The aperture is the hole in the lens that allows light to pass through the lens and onto the camera’s sensor. In photography, f-stops are a way of describing how open or closed the aperture is. Smaller f-stops like f 2.8 mean larger apertures and more light. Larger f-stops like f 16 mean smaller apertures and less light.The aperture also has an impact on the depth-of-field.

The depth of field is the zone within a photo that will appear in focus. In every picture there is a certain area of your image in front of, and behind the subject you are photographing that will appear in focus. A small f-stop (large aperture) gives you a smaller area of focus and a higher f -stop (small aperture) gives you a larger area that’s in focus.

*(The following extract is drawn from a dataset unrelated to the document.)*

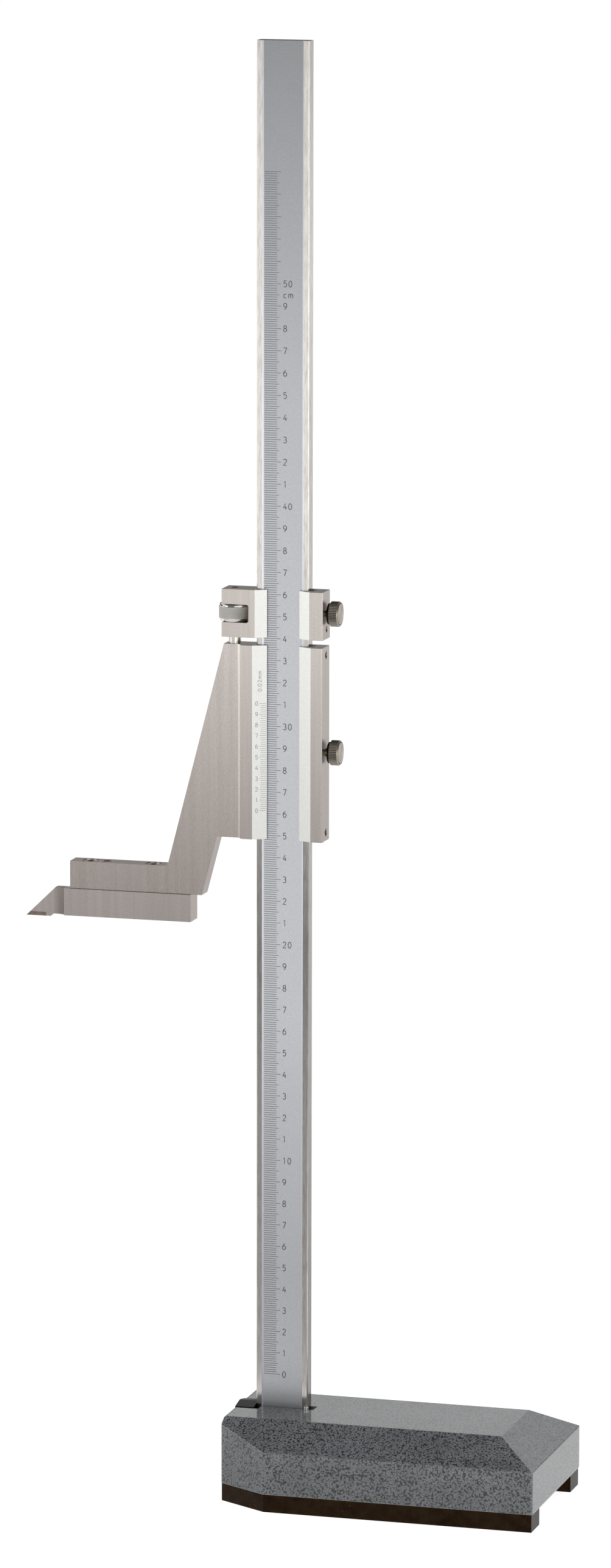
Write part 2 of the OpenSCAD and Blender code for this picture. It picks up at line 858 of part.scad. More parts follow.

For instance if you want the background behind the main subject to be blurred you use a small f-stop and if you want everything in focus use a higher f-stop like f 16.

My goal here isn’t to give you an in depth review of f-stops as there are many resources available online. Neither is the goal to send you straight to E bay to sell your newly acquired camera or discourage you from taking the next step. It all seems like weird science to start with but if you use available resources and persevere you will develop a working understanding quite quickly. Practice, practice, practice. Photograph subjects using the different f-stops and you will be able to see the difference.

Be brave. The best part about digital photography is the ability to practice and delete.